Mr Tanzi, the man at the centre of the scandal who built his corporate empire from humble beginnings 40 years ago, was said by his lawyer yesterday to be "a broken man". On Tuesday Milanese magistrates decided that he must remain in prison rather than being confined to house arrest because he was "a danger to society".

Mr Tanzi's lawyer, Fabio Belloni, speaking to reporters as he arrived at a Milan court to meet prosecutors, said none of the €500 million that Mr Tanzi has admitted embezzling from Parmalat was for his personal use.

"It was an attempt to keep going forward, to close certain deals," he said. "That's the argument. It wasn't that he put money in his pocket. The little treasures were never there."

Mr Belloni sought to portray his client as an archetypal Italian family businessman who got horribly out of his depth. "He is a broken man, and worried," he said. "He is convinced that Parmalat should and must be saved. He is anxious about the firm's 35,000 employees."

The Parmalat scandal has reopened bitter divisions between Italy's Finance Minister, Giulio Tremonti, and the Governor of the Bank of Italy, Antonio Fazio. Mr Tremonti has asserted that the Bank had been informed by his ministry of Parmalat's problems well in advance and that they discussed the case together on 8 July - a full five months before the collapse. Mr Fazio flatly denied it. "No warning signals on the Parmalat situation were given to the Bank of Italy by the ministry," he said.

Grant Thornton seeks to avoid Andersen-style melt down

The fallout from the Parmalat scandal for Grant Thornton grew more serious yesterday after two of its senior executives in Italy were arrested and accused of being complicit in the fraud.
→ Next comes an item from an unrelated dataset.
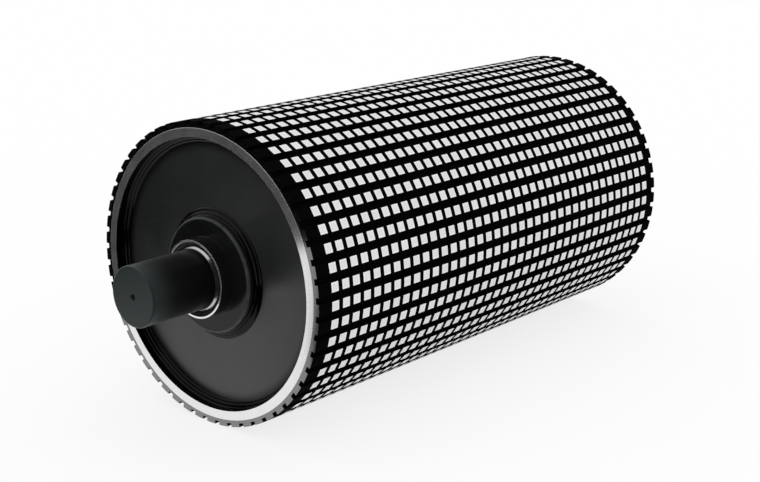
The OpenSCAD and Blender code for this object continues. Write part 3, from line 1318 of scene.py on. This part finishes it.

Lorenzo Penca, the chairman of the auditor's Italian business, Grant Thornton SpA, and partner Maurizio Bianchi were detained. The firm is auditor to a number of Parmalat subsidiaries that were at the centre of a fraud that was apparently carried out using crudely faked documents.

A Milan judge accused Lorenzo Penca, and partner Maurizio Bianchi of falsely certifying Parmalat's balance sheets and of suggesting ways for the company to commit fraud. Grant Thornton has maintained that it was one of the "victims" of Parmalat's fraud. Yesterday, the firm did not repeat its protestations of innocence but merely said that "the partners of Grant Thornton SpA are moving to address the issues".

Judge Guido Salvini also accused Bianchi and Penca of falsely certifying Parmalat's balance sheets and of having suggested the "fictitious operations necessary to achieve the fraudulent aims of the group". Mr Salvini said the auditors omitted revealing the "irregular situation" of two Parmalat offshore companies, Curcastle and Zilpa. And he said the two also hatched the idea to create the Cayman Islands-based Bonlat subsidiary at the centre of Parmalat's bankruptcy. Mr Penca resigned yesterday.

Grant Thornton has rejected any parallel with Arthur Andersen, the auditor forced to dissolve itself because of its work for Enron, the disgraced former US energy giant.